Em particular aquela (que é uma das afirmações de Borges que mais
coincidem com o método estruturalista) sobre o texto literário que
consiste exclusivamente na sucessão de palavras que o compõem,
razão pela qual “de Ugolino devemos dizer que é um tecido verbal,
que consiste em cerca de trinta tercetos”. Depois, aquela que se
liga às ideias muitas vezes sustentadas por Borges sobre a
impessoalidade da literatura para argumentar que “Dante não soube
de Ugolino muito mais do que os seus tercetos registram”. E
finalmente a ideia à qual desejava chegar, que é a do tempo
múltiplo:
No
tempo real, na história, toda vez que um homem se encontra perante
diversas alternativas, opta por uma e elimina e perde as outras; não
é assim no tempo ambíguo da arte, que se assemelha ao da esperança
e do esquecimento. Hamlet, em tal tempo, é são da cabeça e é
doido. Nas trevas da torre da Fome, Ugolino devora e não devora os
corpos dos filhos amados, e esta imprecisão ondulante, esta
incerteza é a estranha matéria de que ele é feito. Assim, em duas
agonias possíveis, foi sonhado por Dante, e assim o sonham as
gerações vindouras.
Esse
ensaio está contido num livro publicado em Madri há dois anos e
ainda não traduzido na Itália, reunindo os ensaios e as
conferências de Borges sobre Dante: Nueve ensayos dantescos.

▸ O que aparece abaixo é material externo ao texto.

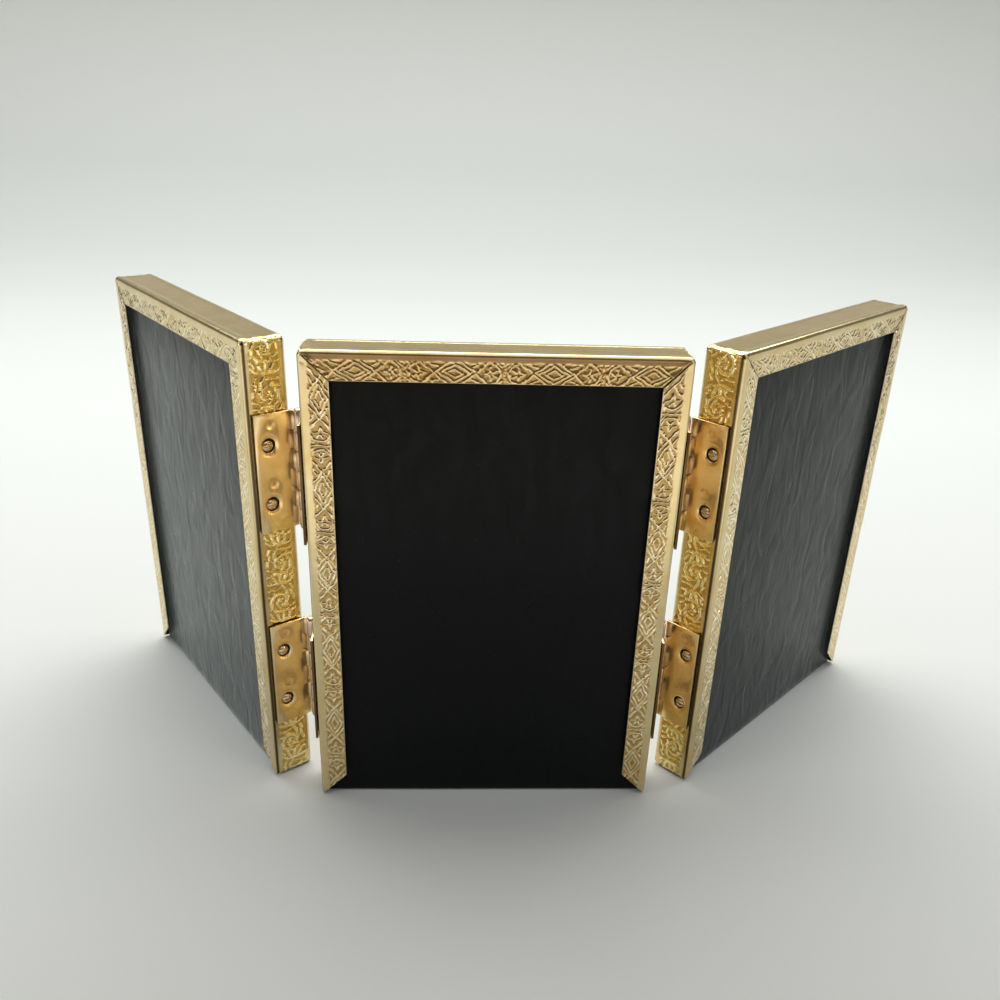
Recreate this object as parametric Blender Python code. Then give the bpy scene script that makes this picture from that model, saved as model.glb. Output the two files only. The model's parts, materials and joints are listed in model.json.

O estudo assíduo e apaixonado do texto capital de nossa literatura,
a participação umbilical com que ele fez frutificar a herança
dantesca na meditação crítica e na originalidade da obra criativa
é uma das razões, certamente não a última, pela qual Borges é
festejado aqui e por que lhe exprimimos ainda uma vez comovidamente e
com afeto o nosso reconhecimento pelo maná que continua a dar-nos.